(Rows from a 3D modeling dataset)
__________________________________________________
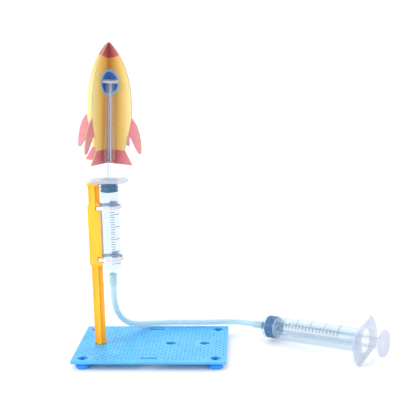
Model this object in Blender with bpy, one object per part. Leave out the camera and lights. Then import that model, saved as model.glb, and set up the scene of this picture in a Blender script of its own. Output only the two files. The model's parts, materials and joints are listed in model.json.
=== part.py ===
"""Syringe-launched card rocket on a perforated base.

A folded-card rocket stands on the plunger of a small vertical syringe, which two cable
ties hold against a post. A hose joins it to a larger syringe lying on the floor. Pushing
the large plunger blows the small one, and the rocket on it, upwards.

Frame: metres, +Z up, +X along the plate towards the pump syringe. Pieces are modelled with
the origin on the floor under the middle of the base plate, and the finished assembly is
then moved along X, so that the origin is under the middle of all but the hose.
"""
import math

import bmesh
import bpy
from mathutils import Matrix, Vector
from mathutils.geometry import interpolate_bezier

MM = 0.001
GAP = 0.3 * MM                      # clearance between touching pieces
TO_MIDDLE = -54.70 * MM             # from the plate's middle to the whole object's
ROUND = 36                          # sides of a large round piece
SHARP = math.radians(35.0)          # edges sharper than this stay sharp in smooth shading
SMALL_ROUND = 24                    # sides of a small round piece

# base plate
PLATE_LENGTH = 104.0 * MM
PLATE_WIDTH = 68.4 * MM
PLATE_THICKNESS = 1.8 * MM
PLATE_TOP = 6.2 * MM
PLATE_BOTTOM = PLATE_TOP - PLATE_THICKNESS
PLATE_CORNER = 1.6 * MM
FOOT_X = 44.6 * MM
FOOT_Y = 27.2 * MM
CORNER_HOLE = (6.4 * MM, 3.2 * MM, 6.4 * MM, 3.2 * MM)
SOCKET_X = (-36.8 * MM, 12.3 * MM, 36.0 * MM)
SOCKET_HOLE = (6.6 * MM, 3.0 * MM, 5.0 * MM, 3.4 * MM)
SLOT_LENGTH = 11.0 * MM
SLOT_WIDTH = 2.2 * MM

# feet
FOOT_RADIUS = 5.1 * MM
FOOT_TOP = PLATE_BOTTOM - GAP
FOOT_ROUNDING = 1.1 * MM
PEG_RECESS = 1.2 * MM               # from the plate's top down to the foot's peg
GRIP_GROOVE = (3.2 * MM, 2.7 * MM, 3.4 * MM)    # length, and lowest and highest level

# post
POST_X = SOCKET_X[0]
POST_ARM = 7.6 * MM
POST_WEB = 2.4 * MM
POST_BLOCK = 8.4 * MM
BLOCK_BOTTOM = 64.0 * MM
BLOCK_TOP = 105.5 * MM
BLOCK_POINT = 4.5 * MM              # length of the pointed ends of the block
BLOCK_TIP = 0.3                     # width of their tips, as a share of the block's
POST_TOP = 120.5 * MM
CAP_THICKNESS = 1.6 * MM
CAP_CORNER = 0.8 * MM
SPIGOT_JOIN = 1.0 * MM              # overlap of the spigot with the post above it
TIE_SLOT_X = POST_X + 2.1 * MM
TIE_SLOT = (1.7 * MM, 3.0 * MM)
TIE_HEIGHTS = {"lower_tie": 68.2 * MM, "upper_tie": 104.0 * MM}
TIE_THICKNESS = 0.9 * MM
TIE_WIDTH = 2.2 * MM
TIE_HEAD = (3.4 * MM, 4.6 * MM, 4.4 * MM)
TIE_HEAD_ANGLE = math.radians(85.0)

# post screw
SCREW_RADIUS = 3.6 * MM
SCREW_HEIGHT = 2.2 * MM
SCREW_CHAMFER = (1.4 * MM, 0.8 * MM)
RECESS = (3.0 * MM, 0.7 * MM, 1.0 * MM)     # length, width and depth of each bar of the cross

# launch syringe, 5 ml, nozzle down
LAUNCH_AXIS = Vector((-26.2 * MM, 0.0, 0.0))
LAUNCH = {
    "bore": 6.1 * MM,
    "wall": 0.65 * MM,
    "shoulder": 60.9 * MM,          # height of the end of the straight barrel
    "barrel": 61.8 * MM,            # from the shoulder to the open end
    "flange": (13.2 * MM, 8.2 * MM, 1.8 * MM),
}
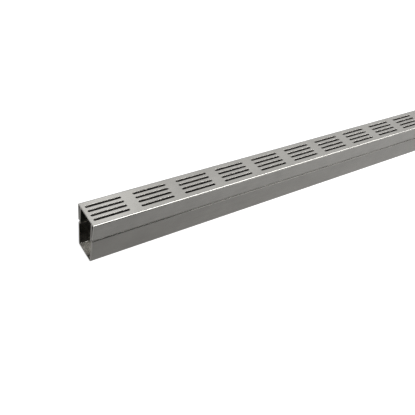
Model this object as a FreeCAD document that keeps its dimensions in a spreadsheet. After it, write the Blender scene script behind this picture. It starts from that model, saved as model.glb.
__________________________________________________
= SHORT PROBLEM =
All of the entries above should be written out again exactly.

= RESPONSE BELOW =
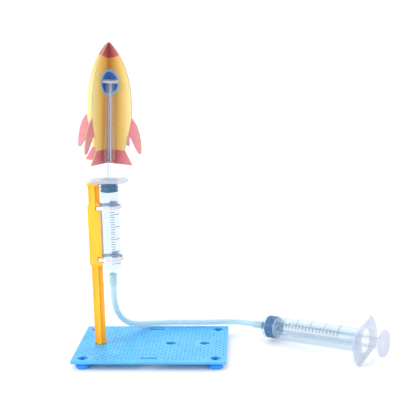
Model this object in Blender with bpy, one object per part. Leave out the camera and lights. Then import that model, saved as model.glb, and set up the scene of this picture in a Blender script of its own. Output only the two files. The model's parts, materials and joints are listed in model.json.
=== part.py ===
"""Syringe-launched card rocket on a perforated base.

A folded-card rocket stands on the plunger of a small vertical syringe, which two cable
ties hold against a post. A hose joins it to a larger syringe lying on the floor. Pushing
the large plunger blows the small one, and the rocket on it, upwards.

Frame: metres, +Z up, +X along the plate towards the pump syringe. Pieces are modelled with
the origin on the floor under the middle of the base plate, and the finished assembly is
then moved along X, so that the origin is under the middle of all but the hose.
"""
import math

import bmesh
import bpy
from mathutils import Matrix, Vector
from mathutils.geometry import interpolate_bezier

MM = 0.001
GAP = 0.3 * MM                      # clearance between touching pieces
TO_MIDDLE = -54.70 * MM             # from the plate's middle to the whole object's
ROUND = 36                          # sides of a large round piece
SHARP = math.radians(35.0)          # edges sharper than this stay sharp in smooth shading
SMALL_ROUND = 24                    # sides of a small round piece

# base plate
PLATE_LENGTH = 104.0 * MM
PLATE_WIDTH = 68.4 * MM
PLATE_THICKNESS = 1.8 * MM
PLATE_TOP = 6.2 * MM
PLATE_BOTTOM = PLATE_TOP - PLATE_THICKNESS
PLATE_CORNER = 1.6 * MM
FOOT_X = 44.6 * MM
FOOT_Y = 27.2 * MM
CORNER_HOLE = (6.4 * MM, 3.2 * MM, 6.4 * MM, 3.2 * MM)
SOCKET_X = (-36.8 * MM, 12.3 * MM, 36.0 * MM)
SOCKET_HOLE = (6.6 * MM, 3.0 * MM, 5.0 * MM, 3.4 * MM)
SLOT_LENGTH = 11.0 * MM
SLOT_WIDTH = 2.2 * MM

# feet
FOOT_RADIUS = 5.1 * MM
FOOT_TOP = PLATE_BOTTOM - GAP
FOOT_ROUNDING = 1.1 * MM
PEG_RECESS = 1.2 * MM               # from the plate's top down to the foot's peg
GRIP_GROOVE = (3.2 * MM, 2.7 * MM, 3.4 * MM)    # length, and lowest and highest level

# post
POST_X = SOCKET_X[0]
POST_ARM = 7.6 * MM
POST_WEB = 2.4 * MM
POST_BLOCK = 8.4 * MM
BLOCK_BOTTOM = 64.0 * MM
BLOCK_TOP = 105.5 * MM
BLOCK_POINT = 4.5 * MM              # length of the pointed ends of the block
BLOCK_TIP = 0.3                     # width of their tips, as a share of the block's
POST_TOP = 120.5 * MM
CAP_THICKNESS = 1.6 * MM
CAP_CORNER = 0.8 * MM
SPIGOT_JOIN = 1.0 * MM              # overlap of the spigot with the post above it
TIE_SLOT_X = POST_X + 2.1 * MM
TIE_SLOT = (1.7 * MM, 3.0 * MM)
TIE_HEIGHTS = {"lower_tie": 68.2 * MM, "upper_tie": 104.0 * MM}
TIE_THICKNESS = 0.9 * MM
TIE_WIDTH = 2.2 * MM
TIE_HEAD = (3.4 * MM, 4.6 * MM, 4.4 * MM)
TIE_HEAD_ANGLE = math.radians(85.0)

# post screw
SCREW_RADIUS = 3.6 * MM
SCREW_HEIGHT = 2.2 * MM
SCREW_CHAMFER = (1.4 * MM, 0.8 * MM)
RECESS = (3.0 * MM, 0.7 * MM, 1.0 * MM)     # length, width and depth of each bar of the cross

# launch syringe, 5 ml, nozzle down
LAUNCH_AXIS = Vector((-26.2 * MM, 0.0, 0.0))
LAUNCH = {
    "bore": 6.1 * MM,
    "wall": 0.65 * MM,
    "shoulder": 60.9 * MM,          # height of the end of the straight barrel
    "barrel": 61.8 * MM,            # from the shoulder to the open end
    "flange": (13.2 * MM, 8.2 * MM, 1.8 * MM),
}
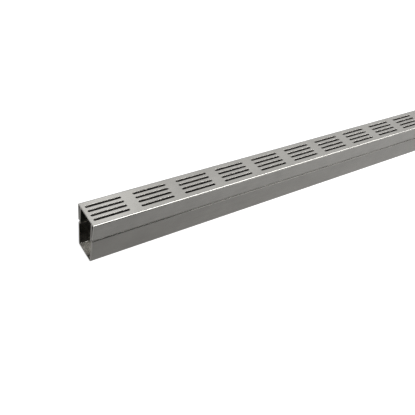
Model this object as a FreeCAD document that keeps its dimensions in a spreadsheet. After it, write the Blender scene script behind this picture. It starts from that model, saved as model.glb.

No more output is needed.